About The Author Dana Point Times

comments (12)

  • Long-Term Resident Reply

    Measure H proponents making false or misleading statements? What a surprise. NOT.

  • Measure I developers and friends of developers going to outrageous lengths to squelch the will of 4200 voters? Despicable. YES. The only thing more despicable is Brough and Kaufmann participating in a fight over semantics and quotation marks in order to put ordinary citizens in their place. Welcome to the People’s Republic of Dana Point. Keep driving. There’s no parking to be found.

  • Measure H people remind me of Homer’s dad in the Simpsons shaking their fists in the air. I also hate how they talk like they’re speaking for all of the residents here. I’ve lived here my entire life and absolutely can not wait for new development, not new parking lots. Meh.

    On a sidenote, I haven’t met ONE person under the age of 35 who’s against whats happening. In fact they’re all really stoked about it. I feel like Measure H’s goal is to make this a retirement community.

  • I’ve lived here 20 years, and have never had problems parking in Town Center. I have experienced frustration looking at empty lots, and a lack of retail, restaurants AND PEOPLE. Why are the I’s so worked up?

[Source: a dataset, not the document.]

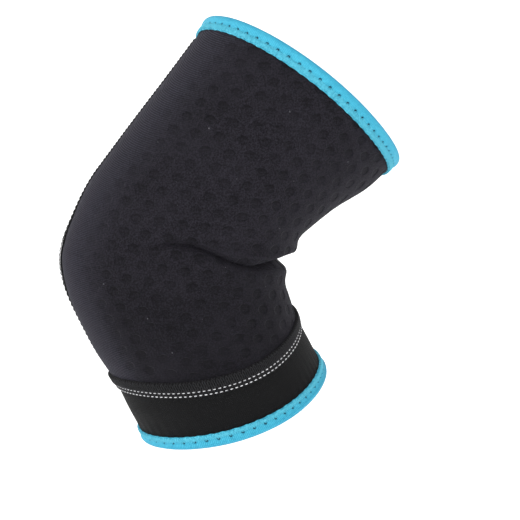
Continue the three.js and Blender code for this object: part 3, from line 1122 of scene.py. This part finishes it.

  • Sounds like Lifelong DP and his buddy Randle are ready for the retirement community themselves — or maybe the Cuckoo’s Nest. So put down the kool-aid and listen very carefully, boys: Measure H is PRO development- RESPONSIBLE development. If you think high density apartments with no parking is good for Dana Point, then you’re in the minority, and maybe you’ll let all those extra cars park in YOUR driveway. Measure H is not only PRO-development, it’s PRO Dana Point – and PRO Town Center – a nice, pedestrian friendly, coastal village like the one we were all sold on until the Council allowed developers to swoop in and they sold us out to anyone with a pulse so they could justify all the crazy spending on palm trees and concrete.

    If you believe the Council-paid “expert” who claimed zero development would be possible under Measure H, then perhaps you missed the Union Bank development which would have been just fine under H. And perhaps you really ARE ready for the Cuckoo’s Nest if you believe that Dana Point can only be developed if taxpayers fund all the infrastructure and parking costs that are normally paid by developers. Give up guys. Just sell your Town Center properties and get them developed in a reasonable way. Don’t make the people of Dana Point pay for your greed.

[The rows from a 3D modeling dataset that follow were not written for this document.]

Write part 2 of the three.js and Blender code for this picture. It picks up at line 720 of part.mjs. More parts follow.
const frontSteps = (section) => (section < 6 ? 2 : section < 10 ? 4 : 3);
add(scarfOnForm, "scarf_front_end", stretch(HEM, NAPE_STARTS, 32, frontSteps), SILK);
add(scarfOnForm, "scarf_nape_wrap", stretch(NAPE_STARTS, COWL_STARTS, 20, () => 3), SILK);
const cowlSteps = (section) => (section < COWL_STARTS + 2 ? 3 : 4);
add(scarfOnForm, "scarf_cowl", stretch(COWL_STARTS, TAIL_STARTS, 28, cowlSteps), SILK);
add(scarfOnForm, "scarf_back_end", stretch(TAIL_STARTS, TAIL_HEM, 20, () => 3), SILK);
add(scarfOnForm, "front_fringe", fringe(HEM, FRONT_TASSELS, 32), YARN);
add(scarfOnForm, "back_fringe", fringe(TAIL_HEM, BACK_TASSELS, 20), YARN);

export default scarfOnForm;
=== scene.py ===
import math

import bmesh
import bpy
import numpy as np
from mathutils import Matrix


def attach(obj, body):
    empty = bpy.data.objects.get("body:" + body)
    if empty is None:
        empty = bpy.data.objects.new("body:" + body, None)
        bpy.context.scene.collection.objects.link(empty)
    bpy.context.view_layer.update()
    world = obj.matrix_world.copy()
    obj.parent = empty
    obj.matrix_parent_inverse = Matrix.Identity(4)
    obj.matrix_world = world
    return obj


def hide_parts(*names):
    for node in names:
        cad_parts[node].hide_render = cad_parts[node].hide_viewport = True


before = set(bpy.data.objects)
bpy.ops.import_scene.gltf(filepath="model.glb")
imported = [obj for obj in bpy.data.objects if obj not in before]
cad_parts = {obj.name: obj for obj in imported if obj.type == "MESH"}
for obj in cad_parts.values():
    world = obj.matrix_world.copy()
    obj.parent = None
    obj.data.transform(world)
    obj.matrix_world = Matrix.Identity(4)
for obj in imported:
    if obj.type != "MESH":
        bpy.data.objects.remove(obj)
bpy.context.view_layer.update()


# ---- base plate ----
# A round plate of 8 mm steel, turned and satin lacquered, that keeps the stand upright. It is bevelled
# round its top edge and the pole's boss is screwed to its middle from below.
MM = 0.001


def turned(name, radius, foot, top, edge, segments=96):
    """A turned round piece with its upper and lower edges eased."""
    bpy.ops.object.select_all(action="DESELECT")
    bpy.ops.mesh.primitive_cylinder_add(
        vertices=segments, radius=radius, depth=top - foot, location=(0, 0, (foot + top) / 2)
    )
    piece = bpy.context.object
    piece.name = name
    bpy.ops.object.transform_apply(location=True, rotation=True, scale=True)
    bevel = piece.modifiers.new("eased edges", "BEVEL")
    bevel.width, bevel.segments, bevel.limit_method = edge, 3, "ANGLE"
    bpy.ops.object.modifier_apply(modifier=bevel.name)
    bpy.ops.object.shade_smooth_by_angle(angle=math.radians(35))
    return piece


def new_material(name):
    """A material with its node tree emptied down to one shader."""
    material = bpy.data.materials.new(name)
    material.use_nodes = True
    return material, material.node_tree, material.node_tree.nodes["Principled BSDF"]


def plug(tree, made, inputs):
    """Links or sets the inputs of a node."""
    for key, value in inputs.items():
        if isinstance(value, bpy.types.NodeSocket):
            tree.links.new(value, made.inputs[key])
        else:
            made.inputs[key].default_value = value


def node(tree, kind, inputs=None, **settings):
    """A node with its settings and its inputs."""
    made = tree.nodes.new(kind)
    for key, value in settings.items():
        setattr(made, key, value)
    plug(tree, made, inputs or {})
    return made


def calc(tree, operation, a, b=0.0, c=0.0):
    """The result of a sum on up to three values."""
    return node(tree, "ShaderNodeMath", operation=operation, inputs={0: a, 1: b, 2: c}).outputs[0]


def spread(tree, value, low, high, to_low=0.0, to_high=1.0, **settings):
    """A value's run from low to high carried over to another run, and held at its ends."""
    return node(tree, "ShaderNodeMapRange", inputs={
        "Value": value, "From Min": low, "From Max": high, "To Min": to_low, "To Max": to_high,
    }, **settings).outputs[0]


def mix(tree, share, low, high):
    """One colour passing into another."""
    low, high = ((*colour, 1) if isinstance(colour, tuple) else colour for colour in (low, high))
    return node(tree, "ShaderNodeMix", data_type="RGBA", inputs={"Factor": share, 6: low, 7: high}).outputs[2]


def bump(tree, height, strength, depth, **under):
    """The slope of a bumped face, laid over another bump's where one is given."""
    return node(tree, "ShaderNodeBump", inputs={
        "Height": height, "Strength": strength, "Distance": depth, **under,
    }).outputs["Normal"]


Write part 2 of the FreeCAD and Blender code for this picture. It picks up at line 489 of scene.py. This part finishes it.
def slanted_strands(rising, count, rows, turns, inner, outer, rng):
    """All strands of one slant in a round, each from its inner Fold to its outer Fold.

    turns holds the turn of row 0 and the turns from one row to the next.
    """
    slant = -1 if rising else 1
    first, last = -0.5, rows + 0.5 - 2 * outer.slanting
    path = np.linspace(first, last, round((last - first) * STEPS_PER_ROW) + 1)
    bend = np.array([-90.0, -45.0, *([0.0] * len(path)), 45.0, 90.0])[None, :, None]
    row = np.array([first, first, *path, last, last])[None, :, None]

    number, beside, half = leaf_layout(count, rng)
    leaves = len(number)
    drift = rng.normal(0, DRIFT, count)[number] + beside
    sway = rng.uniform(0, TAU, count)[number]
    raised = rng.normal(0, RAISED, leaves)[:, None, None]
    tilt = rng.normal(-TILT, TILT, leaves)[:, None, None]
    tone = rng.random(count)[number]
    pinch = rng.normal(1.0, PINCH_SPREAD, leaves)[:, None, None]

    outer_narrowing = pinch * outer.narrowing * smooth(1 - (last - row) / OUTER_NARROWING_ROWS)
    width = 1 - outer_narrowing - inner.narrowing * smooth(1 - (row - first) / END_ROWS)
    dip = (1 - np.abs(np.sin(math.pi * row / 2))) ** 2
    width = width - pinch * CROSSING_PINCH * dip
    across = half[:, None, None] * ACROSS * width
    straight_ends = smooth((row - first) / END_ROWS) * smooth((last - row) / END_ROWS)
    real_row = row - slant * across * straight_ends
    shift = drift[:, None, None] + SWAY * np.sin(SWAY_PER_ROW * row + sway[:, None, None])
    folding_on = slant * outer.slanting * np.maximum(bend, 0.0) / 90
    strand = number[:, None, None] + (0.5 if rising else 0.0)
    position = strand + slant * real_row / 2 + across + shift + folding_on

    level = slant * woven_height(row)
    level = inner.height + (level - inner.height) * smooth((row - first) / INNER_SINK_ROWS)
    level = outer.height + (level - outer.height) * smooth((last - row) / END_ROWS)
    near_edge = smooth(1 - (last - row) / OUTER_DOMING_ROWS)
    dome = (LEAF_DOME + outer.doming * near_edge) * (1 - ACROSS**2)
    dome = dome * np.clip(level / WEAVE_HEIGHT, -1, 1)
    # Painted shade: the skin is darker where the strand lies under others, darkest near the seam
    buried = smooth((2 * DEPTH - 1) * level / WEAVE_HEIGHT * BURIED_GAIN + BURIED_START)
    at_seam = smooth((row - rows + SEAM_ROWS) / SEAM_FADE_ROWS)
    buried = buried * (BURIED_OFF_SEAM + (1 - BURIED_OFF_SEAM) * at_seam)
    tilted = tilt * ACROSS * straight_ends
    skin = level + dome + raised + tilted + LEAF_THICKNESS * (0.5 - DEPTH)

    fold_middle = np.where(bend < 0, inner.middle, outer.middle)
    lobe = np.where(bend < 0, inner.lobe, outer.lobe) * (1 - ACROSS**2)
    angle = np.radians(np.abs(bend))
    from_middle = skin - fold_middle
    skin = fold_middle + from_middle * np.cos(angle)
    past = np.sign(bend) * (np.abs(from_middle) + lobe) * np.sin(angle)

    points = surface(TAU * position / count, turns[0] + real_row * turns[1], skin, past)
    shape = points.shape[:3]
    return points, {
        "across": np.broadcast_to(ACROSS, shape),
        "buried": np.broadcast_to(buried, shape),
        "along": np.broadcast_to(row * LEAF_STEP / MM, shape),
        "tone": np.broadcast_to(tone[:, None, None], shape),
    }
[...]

  • Looks like the editor here is promoting I with the photos accompanying the article. Gee, must not have had time or space to include a photo of an H flyer. Coincidence…hmmm.

    Well, H (strict conformance with the Town Center Plan) was vetted with detailed analysis, public hearings, council votes, etc. What changed?

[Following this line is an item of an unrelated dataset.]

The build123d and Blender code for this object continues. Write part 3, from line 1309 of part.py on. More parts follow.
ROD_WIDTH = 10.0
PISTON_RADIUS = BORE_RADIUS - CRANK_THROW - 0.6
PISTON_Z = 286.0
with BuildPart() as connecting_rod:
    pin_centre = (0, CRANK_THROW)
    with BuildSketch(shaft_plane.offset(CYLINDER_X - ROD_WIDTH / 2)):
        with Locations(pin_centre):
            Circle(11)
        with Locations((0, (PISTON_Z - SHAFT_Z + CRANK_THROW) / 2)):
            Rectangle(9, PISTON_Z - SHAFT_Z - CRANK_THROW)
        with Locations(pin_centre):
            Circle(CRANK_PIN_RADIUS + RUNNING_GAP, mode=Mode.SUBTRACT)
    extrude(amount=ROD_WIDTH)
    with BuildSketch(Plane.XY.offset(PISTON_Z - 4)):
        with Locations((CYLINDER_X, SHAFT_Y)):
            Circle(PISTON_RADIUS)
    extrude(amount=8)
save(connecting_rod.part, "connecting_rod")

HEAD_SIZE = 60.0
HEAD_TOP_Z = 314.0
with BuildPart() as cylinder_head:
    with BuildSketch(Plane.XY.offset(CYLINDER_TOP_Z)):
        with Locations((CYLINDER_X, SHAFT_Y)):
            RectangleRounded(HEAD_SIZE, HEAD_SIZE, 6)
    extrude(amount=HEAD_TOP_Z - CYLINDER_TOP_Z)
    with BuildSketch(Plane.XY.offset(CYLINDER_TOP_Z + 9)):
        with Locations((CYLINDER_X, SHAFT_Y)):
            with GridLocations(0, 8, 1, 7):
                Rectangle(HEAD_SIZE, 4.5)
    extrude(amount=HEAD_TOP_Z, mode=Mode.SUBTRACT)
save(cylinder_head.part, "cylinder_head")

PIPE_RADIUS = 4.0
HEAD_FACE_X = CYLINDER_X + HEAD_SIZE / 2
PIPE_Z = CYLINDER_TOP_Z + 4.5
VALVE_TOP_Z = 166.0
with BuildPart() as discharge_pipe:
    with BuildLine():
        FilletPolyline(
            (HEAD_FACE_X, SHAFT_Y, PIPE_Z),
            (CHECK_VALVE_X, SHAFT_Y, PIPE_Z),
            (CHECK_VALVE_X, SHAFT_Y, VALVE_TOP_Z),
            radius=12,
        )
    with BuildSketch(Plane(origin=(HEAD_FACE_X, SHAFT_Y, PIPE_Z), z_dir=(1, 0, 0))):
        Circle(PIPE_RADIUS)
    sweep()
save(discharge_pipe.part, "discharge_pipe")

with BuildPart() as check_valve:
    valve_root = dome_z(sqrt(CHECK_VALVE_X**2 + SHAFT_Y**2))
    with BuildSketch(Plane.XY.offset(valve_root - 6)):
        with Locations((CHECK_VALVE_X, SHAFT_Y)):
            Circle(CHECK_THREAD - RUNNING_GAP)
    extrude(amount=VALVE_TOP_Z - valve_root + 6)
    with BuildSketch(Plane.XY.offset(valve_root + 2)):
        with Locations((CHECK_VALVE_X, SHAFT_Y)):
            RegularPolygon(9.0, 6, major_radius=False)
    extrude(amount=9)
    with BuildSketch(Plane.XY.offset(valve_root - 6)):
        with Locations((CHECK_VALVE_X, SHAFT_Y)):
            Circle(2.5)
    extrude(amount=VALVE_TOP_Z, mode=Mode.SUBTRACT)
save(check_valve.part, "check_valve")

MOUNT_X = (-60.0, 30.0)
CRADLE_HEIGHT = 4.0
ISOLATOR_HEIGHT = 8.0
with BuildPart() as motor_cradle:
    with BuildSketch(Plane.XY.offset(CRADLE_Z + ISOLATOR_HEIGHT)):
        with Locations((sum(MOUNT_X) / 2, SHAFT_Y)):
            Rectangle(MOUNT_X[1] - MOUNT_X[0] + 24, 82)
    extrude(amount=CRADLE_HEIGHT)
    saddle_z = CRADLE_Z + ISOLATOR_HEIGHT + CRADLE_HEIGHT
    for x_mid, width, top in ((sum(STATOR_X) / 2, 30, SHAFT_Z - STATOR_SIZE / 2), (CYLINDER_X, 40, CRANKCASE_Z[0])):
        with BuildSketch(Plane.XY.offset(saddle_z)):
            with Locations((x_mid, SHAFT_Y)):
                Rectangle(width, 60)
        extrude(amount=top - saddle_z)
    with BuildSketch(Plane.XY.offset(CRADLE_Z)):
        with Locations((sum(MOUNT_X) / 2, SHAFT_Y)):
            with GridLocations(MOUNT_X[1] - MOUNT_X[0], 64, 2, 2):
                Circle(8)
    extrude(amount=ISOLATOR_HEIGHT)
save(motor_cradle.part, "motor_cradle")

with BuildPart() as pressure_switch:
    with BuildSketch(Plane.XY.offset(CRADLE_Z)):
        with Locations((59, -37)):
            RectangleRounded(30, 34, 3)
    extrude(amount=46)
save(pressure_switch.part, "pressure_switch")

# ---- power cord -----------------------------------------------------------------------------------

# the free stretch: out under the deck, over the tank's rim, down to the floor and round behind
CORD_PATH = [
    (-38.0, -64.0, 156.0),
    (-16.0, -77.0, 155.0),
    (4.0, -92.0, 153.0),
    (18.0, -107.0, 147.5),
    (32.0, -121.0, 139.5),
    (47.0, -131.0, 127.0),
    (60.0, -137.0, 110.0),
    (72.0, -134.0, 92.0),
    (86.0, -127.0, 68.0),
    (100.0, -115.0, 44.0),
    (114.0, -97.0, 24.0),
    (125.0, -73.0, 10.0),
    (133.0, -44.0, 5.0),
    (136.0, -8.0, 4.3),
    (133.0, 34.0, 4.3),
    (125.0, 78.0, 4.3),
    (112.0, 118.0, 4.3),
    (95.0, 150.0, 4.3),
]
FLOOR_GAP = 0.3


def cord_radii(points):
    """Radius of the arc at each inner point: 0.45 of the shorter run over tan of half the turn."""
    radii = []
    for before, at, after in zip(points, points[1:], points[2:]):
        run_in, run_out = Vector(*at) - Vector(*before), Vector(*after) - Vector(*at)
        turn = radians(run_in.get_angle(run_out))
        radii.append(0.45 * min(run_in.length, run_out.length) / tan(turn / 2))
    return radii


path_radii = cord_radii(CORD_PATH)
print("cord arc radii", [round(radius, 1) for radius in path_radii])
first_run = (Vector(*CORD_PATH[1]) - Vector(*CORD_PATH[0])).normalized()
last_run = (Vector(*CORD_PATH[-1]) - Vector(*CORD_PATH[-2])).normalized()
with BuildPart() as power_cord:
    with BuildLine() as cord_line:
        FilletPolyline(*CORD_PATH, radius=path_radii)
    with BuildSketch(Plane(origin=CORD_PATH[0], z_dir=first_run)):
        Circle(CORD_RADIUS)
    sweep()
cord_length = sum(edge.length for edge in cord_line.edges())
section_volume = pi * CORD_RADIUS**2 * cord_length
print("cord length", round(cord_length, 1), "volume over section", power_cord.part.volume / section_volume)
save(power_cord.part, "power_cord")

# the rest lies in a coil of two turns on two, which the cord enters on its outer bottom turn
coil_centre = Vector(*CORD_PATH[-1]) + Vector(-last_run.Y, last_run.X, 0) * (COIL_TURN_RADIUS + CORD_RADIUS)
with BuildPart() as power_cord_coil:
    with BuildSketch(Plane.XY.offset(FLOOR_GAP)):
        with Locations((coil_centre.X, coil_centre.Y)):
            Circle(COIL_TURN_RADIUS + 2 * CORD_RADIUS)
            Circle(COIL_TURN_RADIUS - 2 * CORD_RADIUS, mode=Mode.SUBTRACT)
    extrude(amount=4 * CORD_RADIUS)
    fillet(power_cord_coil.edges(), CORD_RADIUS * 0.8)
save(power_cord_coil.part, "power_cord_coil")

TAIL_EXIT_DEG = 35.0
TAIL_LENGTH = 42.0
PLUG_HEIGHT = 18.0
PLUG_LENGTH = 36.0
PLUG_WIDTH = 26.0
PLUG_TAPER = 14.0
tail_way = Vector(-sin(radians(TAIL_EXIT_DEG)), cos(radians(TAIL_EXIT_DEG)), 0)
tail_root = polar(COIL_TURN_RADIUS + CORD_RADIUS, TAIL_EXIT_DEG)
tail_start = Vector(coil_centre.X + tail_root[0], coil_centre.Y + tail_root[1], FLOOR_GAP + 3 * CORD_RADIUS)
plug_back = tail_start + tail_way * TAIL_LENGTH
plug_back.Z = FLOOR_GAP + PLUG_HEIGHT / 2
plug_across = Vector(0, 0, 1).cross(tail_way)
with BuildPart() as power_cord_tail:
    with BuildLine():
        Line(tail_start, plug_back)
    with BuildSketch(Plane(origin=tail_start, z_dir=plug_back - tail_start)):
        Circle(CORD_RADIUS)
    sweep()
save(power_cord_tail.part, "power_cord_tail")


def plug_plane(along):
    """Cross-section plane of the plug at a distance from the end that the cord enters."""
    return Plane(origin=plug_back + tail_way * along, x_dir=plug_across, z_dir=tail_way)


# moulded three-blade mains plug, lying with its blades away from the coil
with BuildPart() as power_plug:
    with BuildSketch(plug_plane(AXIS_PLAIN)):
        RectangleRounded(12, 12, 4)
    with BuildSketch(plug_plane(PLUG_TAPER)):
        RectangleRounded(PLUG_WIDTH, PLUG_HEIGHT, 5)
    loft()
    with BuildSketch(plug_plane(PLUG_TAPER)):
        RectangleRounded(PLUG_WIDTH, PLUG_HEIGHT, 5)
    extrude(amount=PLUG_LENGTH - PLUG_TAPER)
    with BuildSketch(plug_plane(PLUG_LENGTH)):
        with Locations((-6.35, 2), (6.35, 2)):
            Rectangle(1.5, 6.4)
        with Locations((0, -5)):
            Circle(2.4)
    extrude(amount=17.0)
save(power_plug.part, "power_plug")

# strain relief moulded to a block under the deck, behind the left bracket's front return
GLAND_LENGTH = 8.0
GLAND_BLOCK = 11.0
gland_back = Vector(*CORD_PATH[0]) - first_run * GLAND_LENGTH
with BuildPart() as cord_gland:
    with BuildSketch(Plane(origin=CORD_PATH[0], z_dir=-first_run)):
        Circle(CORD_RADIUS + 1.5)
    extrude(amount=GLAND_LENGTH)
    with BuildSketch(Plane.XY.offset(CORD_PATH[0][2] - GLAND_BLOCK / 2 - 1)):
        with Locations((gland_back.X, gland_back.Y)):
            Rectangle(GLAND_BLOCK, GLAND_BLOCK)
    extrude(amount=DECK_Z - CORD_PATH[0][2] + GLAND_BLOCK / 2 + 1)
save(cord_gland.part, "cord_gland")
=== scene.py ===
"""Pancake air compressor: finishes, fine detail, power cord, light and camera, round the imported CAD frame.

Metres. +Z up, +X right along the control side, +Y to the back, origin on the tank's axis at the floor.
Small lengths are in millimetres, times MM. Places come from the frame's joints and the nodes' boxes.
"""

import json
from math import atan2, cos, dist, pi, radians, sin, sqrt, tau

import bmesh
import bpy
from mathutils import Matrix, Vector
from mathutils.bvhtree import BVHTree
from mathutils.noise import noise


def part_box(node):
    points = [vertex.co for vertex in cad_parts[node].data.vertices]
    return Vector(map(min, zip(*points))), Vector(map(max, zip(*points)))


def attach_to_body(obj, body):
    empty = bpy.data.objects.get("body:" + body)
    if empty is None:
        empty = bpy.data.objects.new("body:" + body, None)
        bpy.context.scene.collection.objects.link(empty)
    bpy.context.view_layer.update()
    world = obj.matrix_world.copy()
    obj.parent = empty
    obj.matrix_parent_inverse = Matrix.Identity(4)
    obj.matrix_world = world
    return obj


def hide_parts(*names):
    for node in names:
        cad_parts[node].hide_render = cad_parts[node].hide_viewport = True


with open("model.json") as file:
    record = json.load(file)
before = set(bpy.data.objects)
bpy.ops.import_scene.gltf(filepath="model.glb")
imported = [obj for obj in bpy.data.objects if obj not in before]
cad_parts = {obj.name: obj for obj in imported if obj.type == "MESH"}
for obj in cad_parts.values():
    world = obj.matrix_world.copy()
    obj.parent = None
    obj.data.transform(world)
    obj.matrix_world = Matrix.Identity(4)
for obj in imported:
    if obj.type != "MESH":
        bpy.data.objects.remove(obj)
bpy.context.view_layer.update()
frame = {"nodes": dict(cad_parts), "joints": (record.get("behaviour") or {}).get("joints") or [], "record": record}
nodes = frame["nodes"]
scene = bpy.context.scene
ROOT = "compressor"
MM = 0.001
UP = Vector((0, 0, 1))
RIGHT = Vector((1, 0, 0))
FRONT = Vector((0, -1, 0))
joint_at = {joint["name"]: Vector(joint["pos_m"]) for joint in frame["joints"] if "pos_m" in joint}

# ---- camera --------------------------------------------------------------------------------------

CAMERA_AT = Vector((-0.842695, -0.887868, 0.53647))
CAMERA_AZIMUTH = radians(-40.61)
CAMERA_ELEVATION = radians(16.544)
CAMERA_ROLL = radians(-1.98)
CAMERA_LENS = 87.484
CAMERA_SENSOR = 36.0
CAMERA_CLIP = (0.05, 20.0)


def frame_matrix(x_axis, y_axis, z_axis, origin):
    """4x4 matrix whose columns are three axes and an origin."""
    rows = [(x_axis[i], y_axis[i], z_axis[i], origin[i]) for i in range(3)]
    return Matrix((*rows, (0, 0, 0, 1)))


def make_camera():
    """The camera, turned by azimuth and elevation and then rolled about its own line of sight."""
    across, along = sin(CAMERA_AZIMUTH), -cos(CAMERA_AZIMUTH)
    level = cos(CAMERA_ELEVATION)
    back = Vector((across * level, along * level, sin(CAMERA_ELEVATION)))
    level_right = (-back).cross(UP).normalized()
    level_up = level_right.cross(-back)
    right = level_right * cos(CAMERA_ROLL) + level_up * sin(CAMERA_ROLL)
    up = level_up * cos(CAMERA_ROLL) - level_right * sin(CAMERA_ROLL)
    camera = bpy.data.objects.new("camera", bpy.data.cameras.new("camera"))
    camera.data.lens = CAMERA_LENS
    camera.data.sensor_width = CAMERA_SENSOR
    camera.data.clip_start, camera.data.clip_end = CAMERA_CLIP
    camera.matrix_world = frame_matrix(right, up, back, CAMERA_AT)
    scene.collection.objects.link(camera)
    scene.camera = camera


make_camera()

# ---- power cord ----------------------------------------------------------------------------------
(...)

    Well, a few developers tried and failed to circumvent parking regulations in the TC Plan and now want more “flexibility”….at taxpayers & residents’ expense. Predictably, DP officials, local businesses and media quickly jumped on the I (corporate welfare) bandwagon. Same kind of folks who tell me taxpayer-funded stadiums/arenas are urgently needed for wealthy team owners.

    • DP Voter,
      The lead photo at the top of the story page is a photo of a pro Measure H sign. Both sides of the story were represented, each with one photo.

  • The original Town Center Plan was designed for mixed use – which means retail on the first floor and residential for two floors above and as long as the building height isn’t over 40′. The Plan encouraged inclusion of residential units because it gives Town Center a better chance to be vibrant and alive, AND because the residential component adds value that encourages private developers to invest. Town Center has existed for 85 years and never got developed – we now see development. I think Proposition H will kill the pace of the progress we are seeing. Just my opinion, and given without calling anybody names.

  • Robert, do you not think downtown looks 100x better now than it did before the city improvements? I mean seriously, it’s not even comparable.

    And I’ve seen non stop whining from the H people about the Union Bank development which as you alluded, would be allowed under H. I do think many of the H people are anti-development which in a twisted way is hurting your cause, because they’re so loud and I don’t think H’s goals are being portrayed accurately. It makes people view this as the development vs. anti-development measure.

    I don’t even think most of them realize the Union Bank project would be allowed under H.

    • OK, Lifelong. Which one are you, Theel or Coughman? If you think downtown looks better to the tune of $20 million plus, you need new glasses. Concrete and a lot of palm trees. Big whoop. This was a huge investment representing more than a third of the $55 million Dana Point had in its coffers in 2008. And it was investment that should have been substantially borne by developers and not taxpayers. If you think it was worth spending that much in a couple of blocks to appease a few choice developers and property owners, than you’re more out of touch than it would seem. You clearly don’t know any Measure H supporters. They’re all around you. They’re called ordinary citizens, not special interests. Try to connect with a few of them and wise up! Just because you make up lies and put them on a glossy flyer, doesn’t make them truths. Keep spinning and your head will eventually sail off.

      • Downtown looks awesome!!! It’s great to see some off the dilapidated buildings being torn down this week. Just speaking for myself, I’m happy with the changes to date, and excited for the new development. Go Dana Point!!!

    • Lifelong I believe you are confused about the position of Measure H supporters regarding the Union Bank project. The bank project shows that Measure H will work and is reasonable. The project conforms to the standards of the original Town Center plan and nobody I know from the Measure H team is complaining. When Measure H is ratified by the voters on June 7 the development community will move forward with more projects like this one.